Die Innenministerin sei mit ihrem Job - „ich sag’s freundlich - gefordert gewesen“, konstatierte Pilz bei einer Pressekonferenz. Zu Sobotka wisse er eines: „Der Mann kann’s mit Sicherheit nicht.“ Der ÖVP-Landespolitiker habe mindestens „eine Milliarde Euro an Wohnbaugeldern verzockt“, Sobotkas Spuren würden in Offshore-Gebiete wie Malta, die Kanalinseln und auf die Cayman Islands führen.

Die Vorwürfe waren erstmals 2008 aufgetaucht und besagten, dass niederösterreichische Wohnbaugelder hochspekulativ veranlagt worden seien. In der Folge griffen die Grünen die Anschuldigungen auf und kritisierten beispielsweise 2013 in einer Dringlichen Anfrage, dass Landeshauptmann Pröll und Finanzlandesrat Sobotka in Zusammenhang mit Veranlagungen der Wohnbaugelder die Finanzverwaltung eines der größten Bundesländer „in ein Casino“ verwandelt hätten.

Lugar: „Bananenrepublik“

Scharf wandte sich auch Team-Stronach-Klubchef Robert Lugar gegen die Personalrochade. Ein Landeshauptmann entscheide alleine seine Nachfolge und ziehe dafür „eine Innenministerin ab, die zwar nicht rasend erfolgreich war, aber in letzter Zeit immerhin begriffen hat, wie man Österreich dienen könnte“. Dass Pröll nun Sobotka „ohne Hearing, ohne ausreichende Überprüfung seiner Qualifikation“ in die Regierung schicke - „so etwas gibt’s nur in einer Bananenrepublik“, so Lugar.

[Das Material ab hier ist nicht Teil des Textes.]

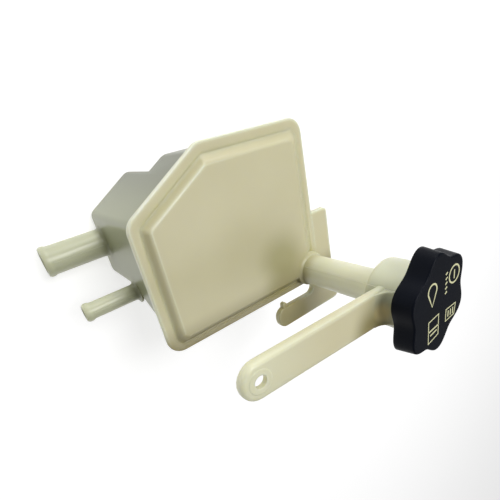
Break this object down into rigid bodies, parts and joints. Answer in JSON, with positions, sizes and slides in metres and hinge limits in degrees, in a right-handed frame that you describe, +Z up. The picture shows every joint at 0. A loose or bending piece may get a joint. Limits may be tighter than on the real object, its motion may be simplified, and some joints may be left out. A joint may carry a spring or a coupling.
{
  "type": "power steering reservoir",
  "caption": "Remote power steering fluid reservoir: stepped tub with hose nipples, and a one-piece cover with filler neck, lobed screw cap, long mounting arm and hooked bracket.",
  "frame": {"origin": "centre of the mounting arm's bolt hole, on the top face of the boss round it", "axes": "+Z up along the filler neck towards the cap, +X from the hose nipples' side towards the filler neck, +Y from the hooked bracket towards the cover's back edge"},
  "size_m": [0.1678, 0.1261, 0.1782],
  "materials": {
    "tub_plastic": "translucent, smooth",
    "cover_plastic": "natural colour, satin",
    "cap_plastic": "black, finely grained, with pale print",
    "seal_rubber": "matt",
    "strainer_nylon": "satin",
    "strainer_mesh": "fine mesh"
  },
  "bodies": {
    "reservoir": {"reservoir_body": "tub_plastic", "top_cover": "cover_plastic", "strainer_cage": "strainer_nylon", "strainer_screen": "strainer_mesh"},
    "cap_seal": {"cap_gasket": "seal_rubber"},
    "cap": {"filler_cap": "cap_plastic"}
  },
  "joints": [
    {"name": "cap_lift", "type": "slide", "parent": "reservoir", "child": "cap_seal", "axis": [0, 0, 1], "range_m": [0, 0.0071]},
    {"name": "cap_turn", "type": "hinge", "parent": "cap_seal", "child": "cap", "pos_m": [0.09603, -0.00571, 0.009], "axis": [0, 0, 1], "range_deg": [0, 630]}
  ],
  "couplings": [
    {"joint": "cap_lift", "follows": "cap_turn", "m_per_rad": 0.00063662}
  ]
}
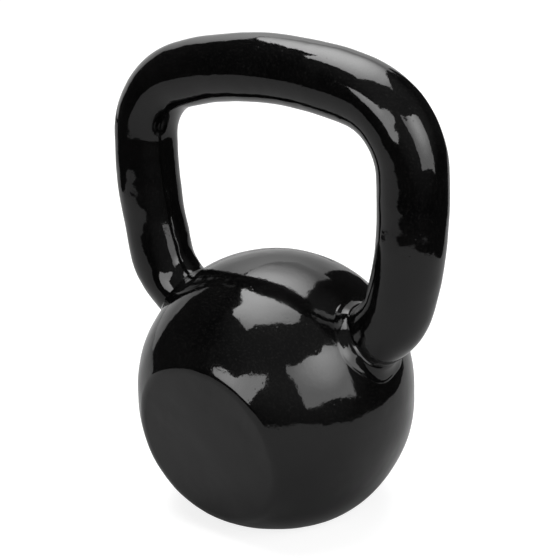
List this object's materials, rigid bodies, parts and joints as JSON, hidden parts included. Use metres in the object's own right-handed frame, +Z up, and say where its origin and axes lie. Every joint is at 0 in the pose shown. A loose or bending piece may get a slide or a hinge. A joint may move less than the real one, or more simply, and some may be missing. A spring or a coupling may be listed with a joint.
{
  "type": "kettlebell",
  "caption": "Ball-shaped iron weight, flattened front and back, with a wide D-shaped round-bar handle joined at both sides and a flat padded foot.",
  "frame": {"origin": "centre of the foot pad's lower face, on the surface that the kettlebell stands on", "axes": "+Z up through the ball and the middle of the handle; +X along the handle; -Y out of the front face"},
  "size_m": [0.1888, 0.1254, 0.2392],
  "materials": {
    "enamelled_iron": "gloss",
    "enamelled_steel": "gloss",
    "pad_rubber": "matte",
    "plug_steel": "satin",
    "seal_rubber": "matte",
    "packing_wood": "matte",
    "slug_steel": "satin"
  },
  "bodies": {
    "root": {"bell_body": "enamelled_iron", "handle_bar": "enamelled_steel", "left_horn_weld": "enamelled_steel", "right_horn_weld": "enamelled_steel", "base_pad": "pad_rubber", "filler_plug": "plug_steel", "seal_ring": "seal_rubber", "packing_block": "packing_wood", "ballast_slug": "slug_steel"}
  },
  "joints": []
}
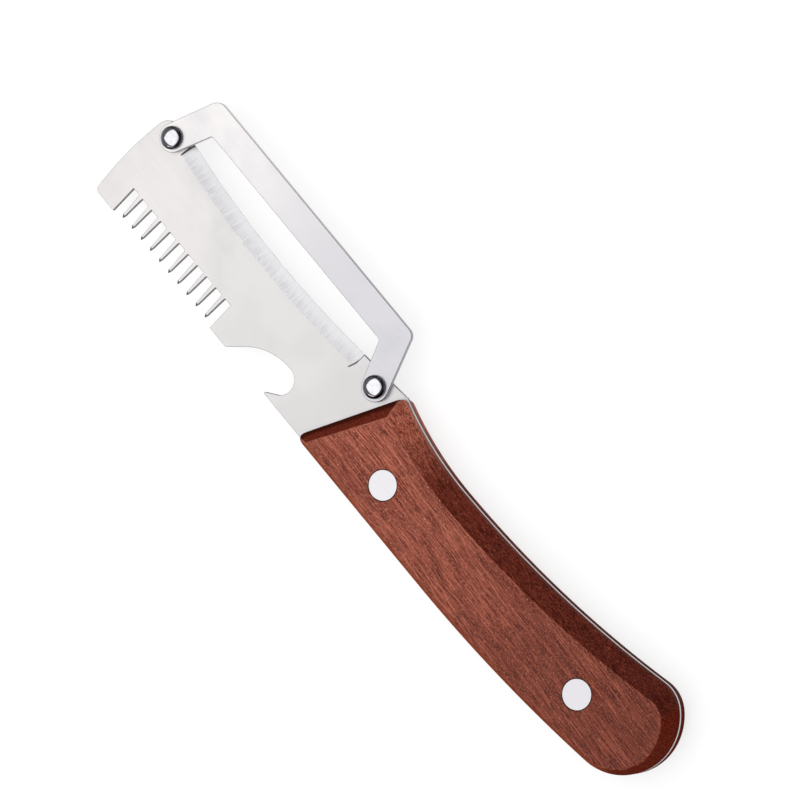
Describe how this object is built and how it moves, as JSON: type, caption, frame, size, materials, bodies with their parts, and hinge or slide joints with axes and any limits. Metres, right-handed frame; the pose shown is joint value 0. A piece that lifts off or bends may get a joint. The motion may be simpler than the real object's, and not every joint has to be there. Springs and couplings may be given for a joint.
{
  "type": "peeling knife",
  "caption": "Stiff kitchen knife with a guarded concave peeling edge, a scaling comb and an opener notch in one stamped plate, held between two bevelled wooden scales.",
  "frame": {"origin": "on the flat outer face of the rear scale, midway between the two handle rivets", "axes": "+X to the tip, +Y to the comb and opener side, +Z out of the front face, which carries the guard and its rivet heads"},
  "size_m": [0.2013, 0.0397, 0.0132],
  "materials": {
    "blade_steel": "satin stamped stainless plate",
    "guard_steel": "satin stamped stainless strip",
    "polished_rivet": "mirror-polished dome head",
    "handle_wood": "oiled reddish-brown hardwood, grain along the handle",
    "flush_rivet": "bright, ground flush with the wood"
  },
  "bodies": {
    "root": {"blade": "blade_steel", "guard": "guard_steel", "guard_rivet_tip": "polished_rivet", "guard_rivet_heel": "polished_rivet", "scale_front": "handle_wood", "scale_rear": "handle_wood", "front_rivet_post": "flush_rivet", "front_rivet_cap": "flush_rivet", "rear_rivet_post": "flush_rivet", "rear_rivet_cap": "flush_rivet"}
  },
  "joints": []
}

Nur noch vier Frauen in Regierung

Ein Gruppenbild mit immer weniger Damen, so präsentiert sich die Bundesregierung jedenfalls nach der Rochade in der ÖVP-Regierungsmannschaft. Denn dort ist nur noch eine Frau, nämlich Familienministerin Sophie Karmasin, vertreten. Die SPÖ hat zwei Ministerinnen und eine Staatssekretärin. Vier Frauen in der Regierung und nur 25 Prozent Frauenanteil, das gab es zuletzt 1997.

Mikl-Leitner gibt ÖAAB-Chefposten ab

Noch-Innenministerin Mikl-Leitner legt nach ihrer Rückkehr in die niederösterreichische Landespolitik auch das Amt der ÖAAB-Obfrau zurück. Wie es aus ihrem Büro hieß, wird sich die künftige Pröll-Stellvertreterin darum bemühen, im nächsten Bundesvorstand einen geschäftsführenden Obmann zu küren.

Im Schatten der Rochade zwischen Wien und St. Pölten wurde auch eine Änderung im Parlamentsklub der ÖVP vollzogen. Am Montag bestätigte der Wirtschaftsbund eine Meldung der „Presse“, wonach der Niederösterreicher Werner Groiß die Rolle des Finanzsprechers übernimmt. Der bisherige Finanzsprecher Andreas Zakostelsky, seit April Chef der VBV-Gruppe, wird Sprecher für private Vorsorge.